We can quantify the error this interpolant causes in the vertical ray case, as when the ray parameter is zero, we can integrate the velocity layers for time directly. For PcP at 0 degrees and for our default model sampling, we observe about 0.002 seconds of error, and for PKIKP at 180 degrees, the error is about 0.0056 seconds. Given the travel times of PcP and PKIKP for these distances are approximately 510 and 1210 seconds, these are small percentages, but are still somewhat close to the sample rate of modern seismic recordings.
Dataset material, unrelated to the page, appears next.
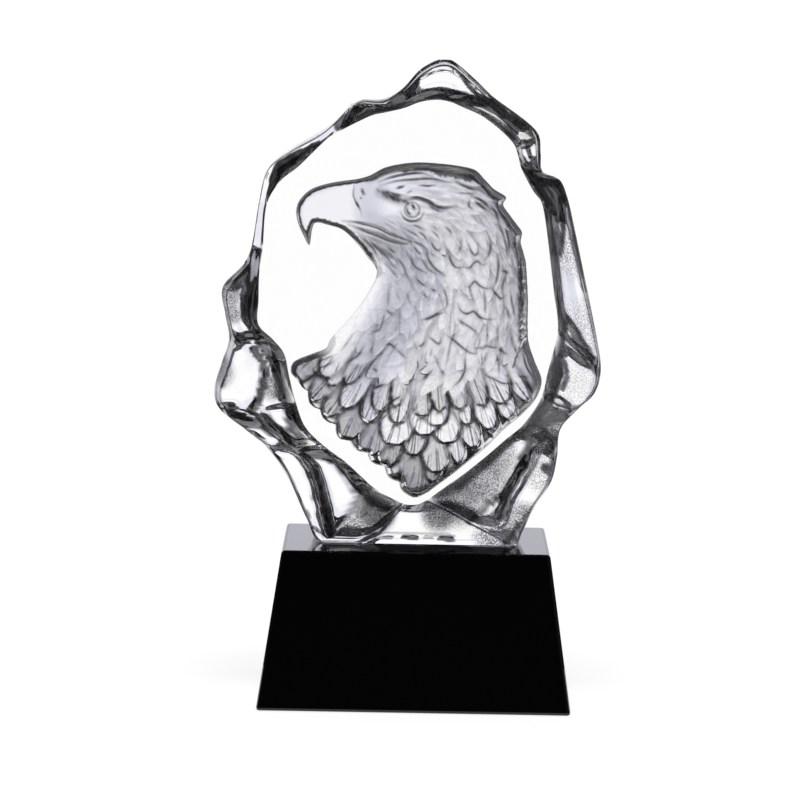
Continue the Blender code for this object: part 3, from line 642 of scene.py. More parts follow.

A similar effect is in other published travel times. For example the published travel time of PKIKP at 180 degrees for AK135 is 20 min 12.53 sec, or 1212.53 seconds, but the direct calculation for zero ray parameter in the velocity model with linear interpolation gives 1212.48, or a difference of approximately 0.05 seconds.
Interpolation
The calculation of travel times at a distance involves interpolating between calculated ray arrivals. We want to know travel time as a function of distance, but we can only calculate travel time as a function of ray parameter, and distance as a function of ray parameter. And so in effect we shoot a bunch of rays, find a pair of rays that bracket the distance of interest, and interpolate between those rays to find the time.
Ellipticity
The calculations within The TauP Toolkit are inherently spherical, but the earth is elliptical. Depending on the relative location of the earthquake and station, this will have more or less of an effect both via the source to station distance and on the actual travel time calculation. TauP can distances using an elliptical flattening value, but does not try to correct for the second effect. There are external routines to calculate a correction to the travel time for this.
Other “unknown unknown” errors
While we have tried to test the code extensively, using many test cases, it is still possible that some bugs remain. Buyer beware.